A Times of Israel article heded US school backtracks after asking if Holocaust was real tells that eighth-graders in the San Bernardino County district were assigned to do some research and write an essay explaining whether they believed the Holocaust was a real historical event or a political scheme to influence public emotion and gain.
The original assignment gave students three source materials to work off of, including one which called gassings a hoax. The other two resources were not provided in the article.
Most, albeit not all, of the commenters thought the school's project was abominable, atrocious. How dare anyone challenge the Holocaust, the Shoah?
No one said the students had to deny the Shoah occurred.
The problem is that so many people didn't want to even consider other opinions.
If you ignore other opinions and follow blindly that is popular, if your opinion ever is challenged, you won't know how to defend your position.
Granted, the assignment reeks of maliciousness. The assigning teacher's name is Syeda Jafri; her boss, the school superintendent is named Mohammad Z. Islam.

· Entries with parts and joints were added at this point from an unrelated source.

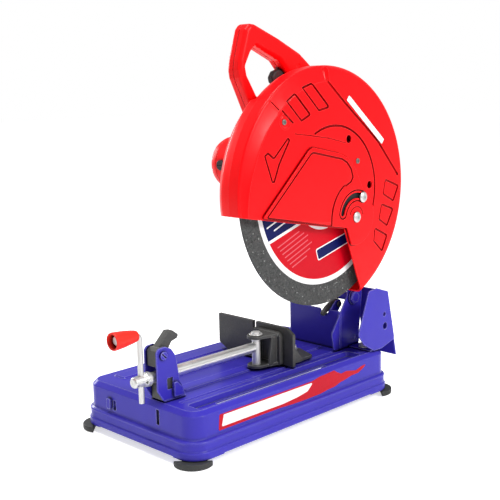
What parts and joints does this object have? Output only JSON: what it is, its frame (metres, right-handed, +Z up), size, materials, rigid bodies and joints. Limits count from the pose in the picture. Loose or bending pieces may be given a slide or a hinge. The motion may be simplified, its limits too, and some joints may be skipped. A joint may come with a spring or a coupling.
{
  "type": "abrasive chop saw",
  "caption": "Bench cut-off saw with a tilting abrasive-wheel head, red guard and D-handle, on a pressed blue base with a screw vise and angled fence.",
  "frame": {"origin": "on the floor plane, under the middle of the overall box with the head raised", "axes": "+X towards the wheel-cover side, +Y to the rear, +Z up"},
  "size_m": [0.267, 0.56, 0.597],
  "materials": {
    "blue_paint": "gloss powder coat",
    "red_paint": "gloss",
    "red_plastic": "gloss",
    "black_iron": "dark, oiled",
    "bright_steel": "turned",
    "cast_aluminium": "as cast",
    "black_rubber": "matt",
    "abrasive": "bonded grain",
    "copper": "machined",
    "grey_plastic": "satin"
  },
  "bodies": {
    "base": {"base_shell": "blue_paint", "foot_front_left": "black_rubber", "foot_front_right": "black_rubber", "foot_rear_left": "black_rubber", "foot_rear_right": "black_rubber", "pivot_bracket": "blue_paint", "pivot_bracket_bolt_left": "bright_steel", "pivot_bracket_bolt_right": "bright_steel", "pivot_shaft": "bright_steel", "lift_spring": "bright_steel", "spark_deflector": "blue_paint", "spark_deflector_bolt": "bright_steel", "vise_bracket": "blue_paint", "vise_bracket_bolt": "bright_steel", "lower_half_nut": "black_iron", "lever_pin": "bright_steel", "fence_pivot_bolt": "bright_steel", "fence_lock_bolt": "bright_steel"},
    "head": {"head_arm": "black_iron", "gear_housing": "cast_aluminium", "gearbox_cover": "cast_aluminium", "rear_bearing": "bright_steel", "front_bearing": "bright_steel", "motor_housing": "red_plastic", "motor_end_cap": "red_plastic", "brush_cap_front": "grey_plastic", "brush_cap_rear": "grey_plastic", "stator": "black_iron", "guard_body": "red_paint", "guard_cover": "red_paint", "guard_screw_front": "bright_steel", "guard_screw_rear": "bright_steel", "access_pivot_bolt": "bright_steel", "access_lock_bolt": "bright_steel", "handle_left": "red_plastic", "handle_right": "red_plastic", "switch_body": "grey_plastic", "power_cord": "black_rubber"},
    "wheel_group": {"spindle": "bright_steel", "inner_flange": "bright_steel", "abrasive_wheel": "abrasive", "outer_flange": "bright_steel", "wheel_bolt": "bright_steel", "spindle_gear": "bright_steel"},
    "armature_group": {"armature_shaft": "bright_steel", "armature_core": "bright_steel", "commutator": "copper"},
    "access_group": {"access_cover": "red_paint"},
    "trigger_group": {"trigger": "grey_plastic"},
    "button_group": {"lock_button": "grey_plastic"},
    "spindle_lock_group": {"spindle_lock_pin": "bright_steel"},
    "fence_group": {"fence": "black_iron"},
    "jaw_carriage": {"jaw_pin": "bright_steel"},
    "jaw_group": {"jaw": "black_iron"},
    "screw_group": {"vise_screw": "bright_steel", "crank_hub": "bright_steel", "crank_rod": "bright_steel"},
    "grip_group": {"crank_grip": "red_plastic"},
    "lever_group": {"half_nut_lever": "black_iron"},
    "hook_group": {"lock_hook": "black_iron"}
  },
  "joints": [
    {"name": "head_tilt", "type": "hinge", "parent": "base", "child": "head", "pos_m": [0, 0.199, 0.16], "axis": [1, 0, 0], "range_deg": [0, 37], "stiffness_Nm_per_rad": 20, "springref_deg": -34.38},
    {"name": "wheel_spin", "type": "hinge", "parent": "head", "child": "wheel_group", "pos_m": [0.094, 0.093, 0.349], "axis": [1, 0, 0], "continuous": true},
    {"name": "motor_spin", "type": "hinge", "parent": "head", "child": "armature_group", "pos_m": [-0.052, 0.0722, 0.38503], "axis": [1, 0, 0], "continuous": true},
    {"name": "access_cover_swing", "type": "hinge", "parent": "head", "child": "access_group", "pos_m": [0.1134, 0.1505, 0.303], "axis": [1, 0, 0], "range_deg": [-100, 0]},
    {"name": "trigger_pull", "type": "hinge", "parent": "head", "child": "trigger_group", "pos_m": [0.031, 0.08, 0.519], "axis": [1, 0, 0], "range_deg": [-12, 0]},
    {"name": "lock_button_press", "type": "slide", "parent": "head", "child": "button_group", "axis": [1, 0, 0], "range_m": [0, 0.003]},
    {"name": "spindle_lock_press", "type": "slide", "parent": "head", "child": "spindle_lock_group", "axis": [0, -1, 0], "range_m": [0, 0.004]},
    {"name": "fence_angle", "type": "hinge", "parent": "base", "child": "fence_group", "pos_m": [-0.055, 0.058, 0.079], "axis": [0, 0, 1], "range_deg": [0, 30]},
    {"name": "jaw_slide", "type": "slide", "parent": "base", "child": "jaw_carriage", "axis": [0, 1, 0], "range_m": [-0.12, 0]},
    {"name": "jaw_swivel", "type": "hinge", "parent": "jaw_carriage", "child": "jaw_group", "pos_m": [0.04, -0.001, 0.112], "axis": [0, 0, 1], "range_deg": [0, 30]},
    {"name": "screw_spin", "type": "hinge", "parent": "jaw_carriage", "child": "screw_group", "pos_m": [0.04, -0.226, 0.112], "axis": [0, 1, 0], "range_deg": [-8600, 0]},
    {"name": "grip_spin", "type": "hinge", "parent": "screw_group", "child": "grip_group", "pos_m": [0.04, -0.256, 0.177], "axis": [0, 1, 0], "continuous": true},
    {"name": "half_nut_release", "type": "hinge", "parent": "base", "child": "lever_group", "pos_m": [0.04, -0.1974, 0.1442], "axis": [1, 0, 0], "range_deg": [0, 55]},
    {"name": "lock_hook_swing", "type": "hinge", "parent": "base", "child": "hook_group", "pos_m": [0.04, 0.19, 0.146], "axis": [1, 0, 0], "range_deg": [-60, 0]}
  ],
  "couplings": [
    {"joint": "motor_spin", "follows": "wheel_spin", "ratio": -3.3333},
    {"joint": "jaw_slide", "follows": "screw_spin", "m_per_rad": 0.00079577},
    {"joint": "jaw_swivel", "follows": "fence_angle", "ratio": 1}
  ]
}
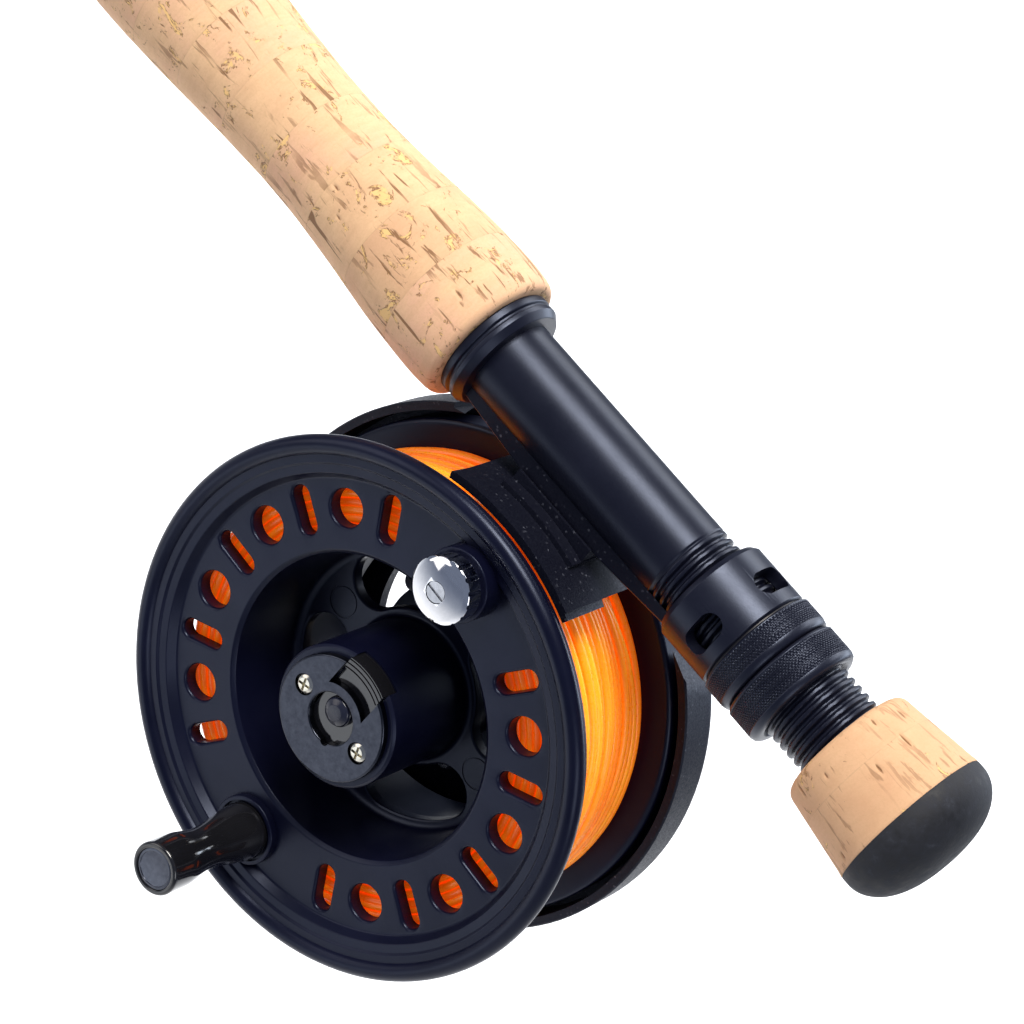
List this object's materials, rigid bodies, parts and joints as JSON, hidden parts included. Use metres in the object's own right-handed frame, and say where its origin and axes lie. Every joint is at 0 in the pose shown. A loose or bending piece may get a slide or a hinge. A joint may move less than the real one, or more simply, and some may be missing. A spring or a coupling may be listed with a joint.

One commenter suggested that an 8th grader was too young to be exposed to such an assignment; eighth graders are too young to examine opinions and come to reasonable - that is to say, what adults want the children to believe - decisions. Eighth graders are, after all, typically between 13 and 15 years old.
For a Jewish boy, when he's 13 years and a day he automatically becomes of age for religious responsibility. (No one expects him to act like an adult, just as no one expects some adults to behave as children; none-the-less, the child IS expected to have, and use, some cognitive abilities.)
Children normally don't live in a vacuum; if parents or surrogate parents are not available, there are peers.
We expose our children to sundry medical maladies when we see that they are protected against a myriad of diseases. I, personally, fail to see the difference in protecting our children from medical maladies or from Holocaust denial, anti-Semitism, or any other thoughts we deem offensive.
It is unfortunate that there are people who deny that the Holocaust occurred. It is unfortunate that people deny what Europeans did to the peoples they conquered (including the Indians of the Americas) or what the Muslims did to non-Muslims in countries they invaded and enslaved. But people DO deny history all the time, and those who suffered must challenged these denials.
The only way to challenge the denials, to debate and to convince, is to understand what the deniers are proclaiming and to respond with sound, factual, well considered arguments.
Hiding our collective head in the sand makes deniers of us - we deny the possibility that someone has a position that offends us, and in the process we lack the ability to respond to the claim.
Let the eighth graders study the Holocaust and learn what the deniers are claiming, then counter those claims with facts. In the case of the Holocaust, there is no absence of proof.
The Holocaust didn't happen, and the world is flat.